* Data:
________

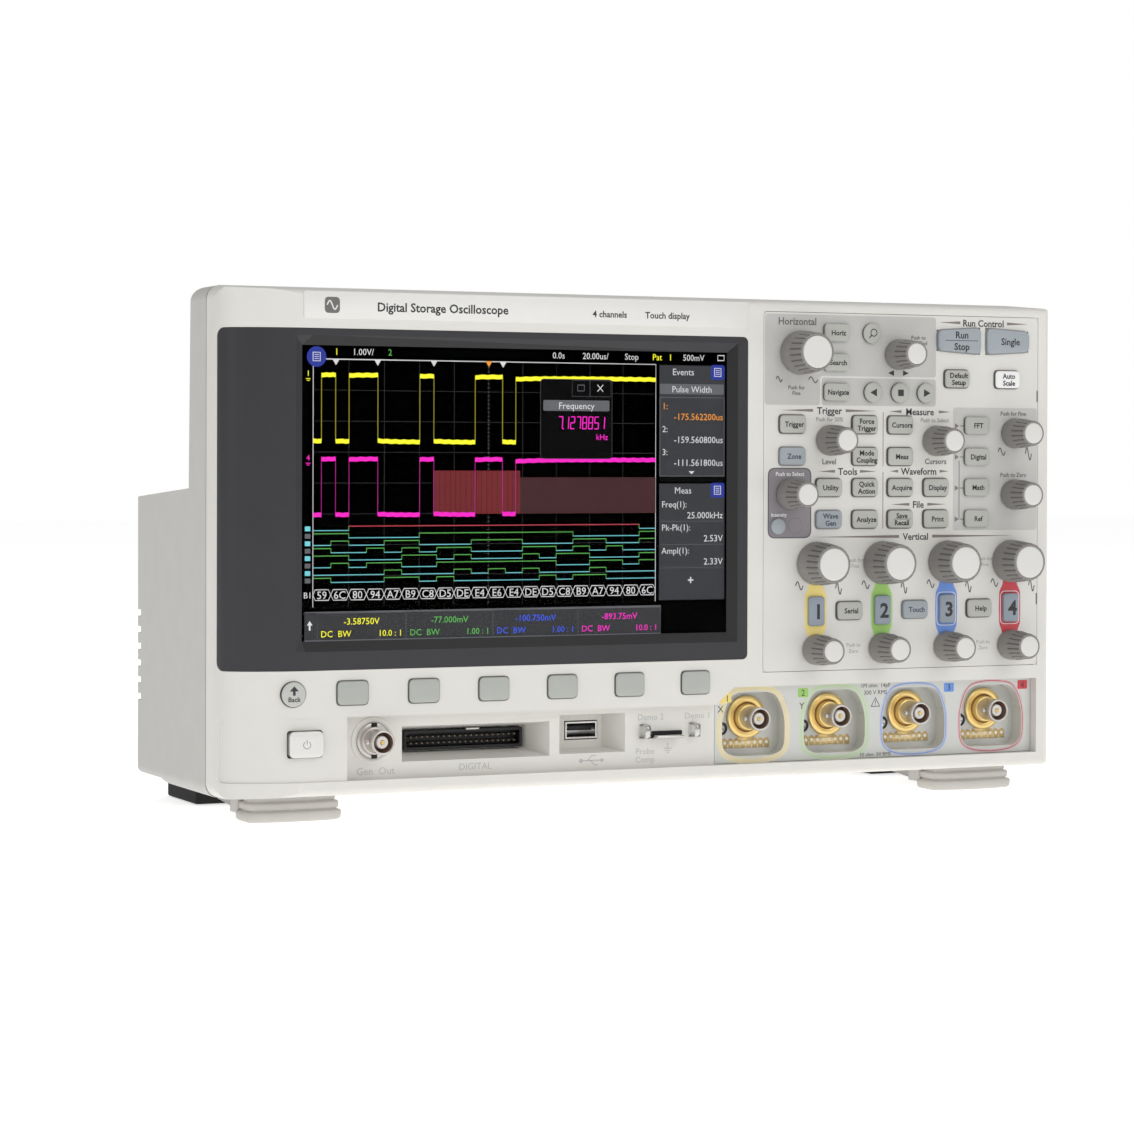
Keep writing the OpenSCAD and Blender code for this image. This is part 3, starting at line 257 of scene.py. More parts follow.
LIT_ROW = lamp("lit_row", (48, 49, 52), 0.75)
LIT_YELLOW_EDGE = lamp("lit_yellow_edge", (168, 164, 20), 0.9)
LIT_MAGENTA_EDGE = lamp("lit_magenta_edge", (170, 8, 136), 0.9)
LIT_RED = lamp("lit_red", (122, 2, 14), 0.8)
LIT_DARK_RED = lamp("lit_dark_red", (62, 4, 10), 0.8)
LIT_ORANGE = lamp("lit_orange", (238, 150, 44), 1.0)
LIT_ROSE = lamp("lit_rose", (220, 70, 90), 0.9)


class Paintbox:
    """Makes each finish's material once and hands it out again."""

    def __init__(self) -> None:
        """Starts with no materials."""
        self._made: dict[str, bpy.types.Material] = {}

    def material(self, finish: Finish) -> bpy.types.Material:
        """The node material of a finish.

        Args:
            finish: the surface wanted.

        Returns:
            Its material, made on the first call.
        """
        if finish.name not in self._made:
            self._made[finish.name] = self._mix(finish)
        return self._made[finish.name]

    def _mix(self, finish: Finish) -> bpy.types.Material:
        """Builds colour drift, roughness drift and relief for one finish.

        Args:
            finish: the surface to make.

        Returns:
            The material.
        """
        paint = bpy.data.materials.new(finish.name)
        paint.use_nodes = True
        tree = paint.node_tree
        shader = tree.nodes["Principled BSDF"]
        place = tree.nodes.new("ShaderNodeTexCoord")
        spread = tree.nodes.new("ShaderNodeMapping")
        spread.inputs["Scale"].default_value = (1.0 / finish.brushed, 1.0, 1.0)
        tree.links.new(place.outputs["Object"], spread.inputs["Vector"])
        broad = self._noise(tree, spread, NOISE_SCALE, 3.0)
        fine = self._noise(tree, spread, 1.0 / (finish.grain_size * MM), 2.0)
        tone = tree.nodes.new("ShaderNodeMix")
        tone.data_type = "RGBA"
        tone.inputs["A"].default_value = finish.linear(1.0 - finish.mottle)
        tone.inputs["B"].default_value = finish.linear(1.0 + finish.mottle)
        tree.links.new(broad.outputs["Fac"], tone.inputs["Factor"])
        gloss = tree.nodes.new("ShaderNodeMapRange")
        gloss.inputs["To Min"].default_value = max(finish.roughness * 0.85, 0.02)
        gloss.inputs["To Max"].default_value = min(finish.roughness * 1.15, 1.0)
        tree.links.new(fine.outputs["Fac"], gloss.inputs["Value"])
        relief = tree.nodes.new("ShaderNodeBump")
        relief.inputs["Strength"].default_value = 0.5
        relief.inputs["Distance"].default_value = finish.grain * MM
        tree.links.new(fine.outputs["Fac"], relief.inputs["Height"])
        tree.links.new(gloss.outputs["Result"], shader.inputs["Roughness"])
        tree.links.new(relief.outputs["Normal"], shader.inputs["Normal"])
        shader.inputs["Metallic"].default_value = finish.metallic
        shader.inputs["Transmission Weight"].default_value = finish.clear
        shader.inputs["Coat Weight"].default_value = finish.coat
        shader.inputs["Coat Roughness"].default_value = LACQUER_GLOSS
        shader.inputs["IOR"].default_value = finish.bend
        if finish.glow > 0.0:
            shader.inputs["Base Color"].default_value = (0.004, 0.004, 0.005, 1.0)
            shader.inputs["Emission Strength"].default_value = finish.glow
            tree.links.new(tone.outputs["Result"], shader.inputs["Emission Color"])
        if finish.glow <= 0.0 or finish.body:
            tree.links.new(tone.outputs["Result"], shader.inputs["Base Color"])
        return paint

    @staticmethod
    def _noise(
        tree: bpy.types.NodeTree, spread: bpy.types.Node, scale: float, detail: float
    ) -> bpy.types.Node:
        """A noise node fed from the spread coordinates.

        Args:
            tree: the material's nodes.
            spread: the node that gives the coordinates.
            scale: how fine the noise is.
            detail: how many finer layers it has.

        Returns:
            The node.
        """
        noise = tree.nodes.new("ShaderNodeTexNoise")
        noise.inputs["Scale"].default_value = scale
        noise.inputs["Detail"].default_value = detail
        tree.links.new(spread.outputs["Vector"], noise.inputs["Vector"])
        return noise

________

* What you need to do: Print all the data exactly.

* Solution to this task:
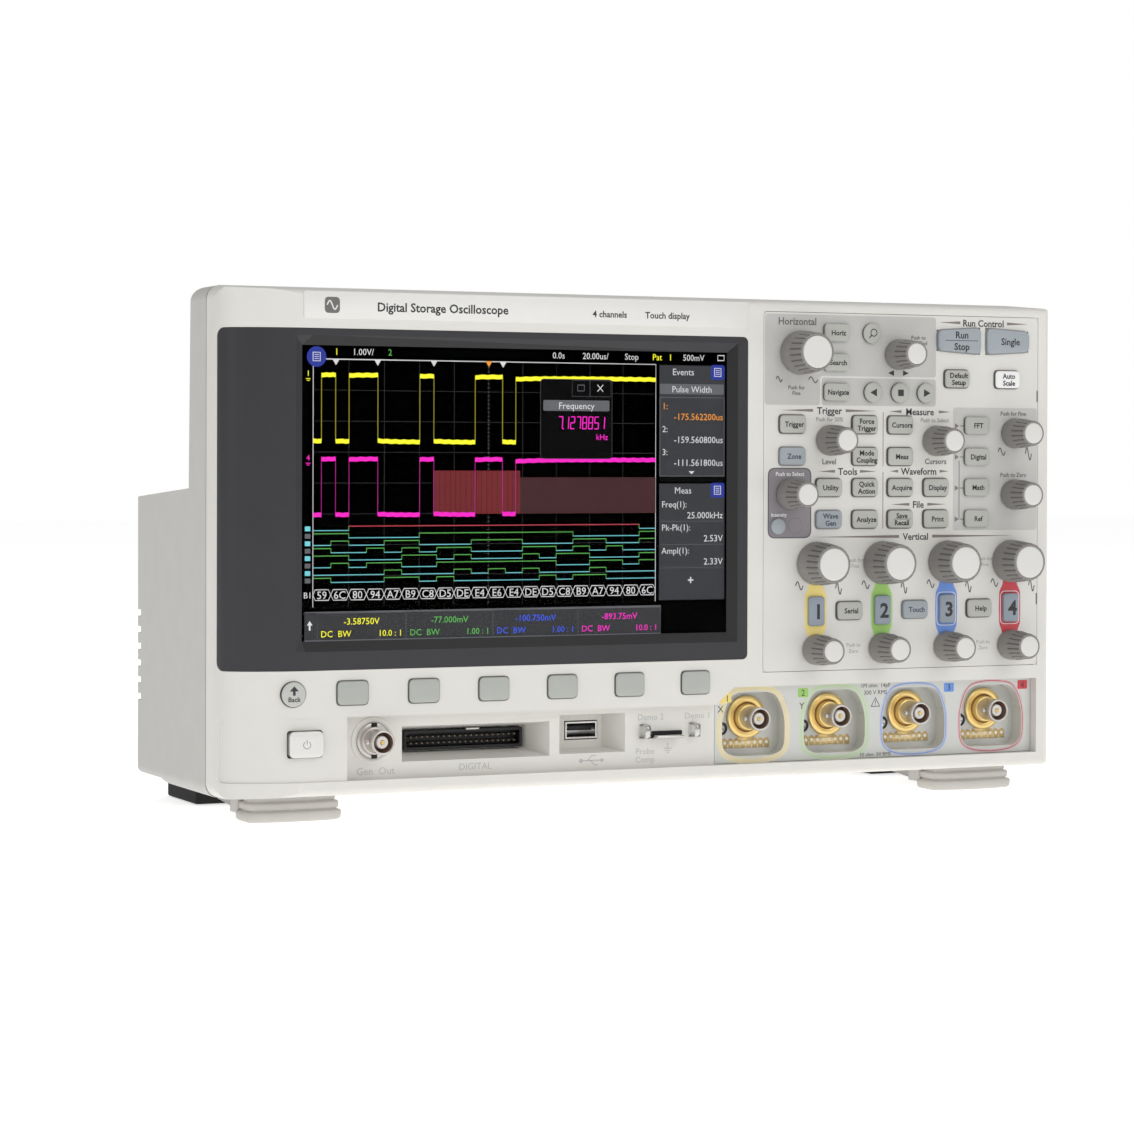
Keep writing the OpenSCAD and Blender code for this image. This is part 3, starting at line 257 of scene.py. More parts follow.
LIT_ROW = lamp("lit_row", (48, 49, 52), 0.75)
LIT_YELLOW_EDGE = lamp("lit_yellow_edge", (168, 164, 20), 0.9)
LIT_MAGENTA_EDGE = lamp("lit_magenta_edge", (170, 8, 136), 0.9)
LIT_RED = lamp("lit_red", (122, 2, 14), 0.8)
LIT_DARK_RED = lamp("lit_dark_red", (62, 4, 10), 0.8)
LIT_ORANGE = lamp("lit_orange", (238, 150, 44), 1.0)
LIT_ROSE = lamp("lit_rose", (220, 70, 90), 0.9)


class Paintbox:
    """Makes each finish's material once and hands it out again."""

    def __init__(self) -> None:
        """Starts with no materials."""
        self._made: dict[str, bpy.types.Material] = {}

    def material(self, finish: Finish) -> bpy.types.Material:
        """The node material of a finish.

        Args:
            finish: the surface wanted.

        Returns:
            Its material, made on the first call.
        """
        if finish.name not in self._made:
            self._made[finish.name] = self._mix(finish)
        return self._made[finish.name]

    def _mix(self, finish: Finish) -> bpy.types.Material:
        """Builds colour drift, roughness drift and relief for one finish.

        Args:
            finish: the surface to make.

        Returns:
            The material.
        """
        paint = bpy.data.materials.new(finish.name)
        paint.use_nodes = True
        tree = paint.node_tree
        shader = tree.nodes["Principled BSDF"]
        place = tree.nodes.new("ShaderNodeTexCoord")
        spread = tree.nodes.new("ShaderNodeMapping")
        spread.inputs["Scale"].default_value = (1.0 / finish.brushed, 1.0, 1.0)
        tree.links.new(place.outputs["Object"], spread.inputs["Vector"])
        broad = self._noise(tree, spread, NOISE_SCALE, 3.0)
        fine = self._noise(tree, spread, 1.0 / (finish.grain_size * MM), 2.0)
        tone = tree.nodes.new("ShaderNodeMix")
        tone.data_type = "RGBA"
        tone.inputs["A"].default_value = finish.linear(1.0 - finish.mottle)
        tone.inputs["B"].default_value = finish.linear(1.0 + finish.mottle)
        tree.links.new(broad.outputs["Fac"], tone.inputs["Factor"])
        gloss = tree.nodes.new("ShaderNodeMapRange")
        gloss.inputs["To Min"].default_value = max(finish.roughness * 0.85, 0.02)
        gloss.inputs["To Max"].default_value = min(finish.roughness * 1.15, 1.0)
        tree.links.new(fine.outputs["Fac"], gloss.inputs["Value"])
        relief = tree.nodes.new("ShaderNodeBump")
        relief.inputs["Strength"].default_value = 0.5
        relief.inputs["Distance"].default_value = finish.grain * MM
        tree.links.new(fine.outputs["Fac"], relief.inputs["Height"])
        tree.links.new(gloss.outputs["Result"], shader.inputs["Roughness"])
        tree.links.new(relief.outputs["Normal"], shader.inputs["Normal"])
        shader.inputs["Metallic"].default_value = finish.metallic
        shader.inputs["Transmission Weight"].default_value = finish.clear
        shader.inputs["Coat Weight"].default_value = finish.coat
        shader.inputs["Coat Roughness"].default_value = LACQUER_GLOSS
        shader.inputs["IOR"].default_value = finish.bend
        if finish.glow > 0.0:
            shader.inputs["Base Color"].default_value = (0.004, 0.004, 0.005, 1.0)
            shader.inputs["Emission Strength"].default_value = finish.glow
            tree.links.new(tone.outputs["Result"], shader.inputs["Emission Color"])
        if finish.glow <= 0.0 or finish.body:
            tree.links.new(tone.outputs["Result"], shader.inputs["Base Color"])
        return paint

    @staticmethod
    def _noise(
        tree: bpy.types.NodeTree, spread: bpy.types.Node, scale: float, detail: float
    ) -> bpy.types.Node:
        """A noise node fed from the spread coordinates.

        Args:
            tree: the material's nodes.
            spread: the node that gives the coordinates.
            scale: how fine the noise is.
            detail: how many finer layers it has.

        Returns:
            The node.
        """
        noise = tree.nodes.new("ShaderNodeTexNoise")
        noise.inputs["Scale"].default_value = scale
        noise.inputs["Detail"].default_value = detail
        tree.links.new(spread.outputs["Vector"], noise.inputs["Vector"])
        return noise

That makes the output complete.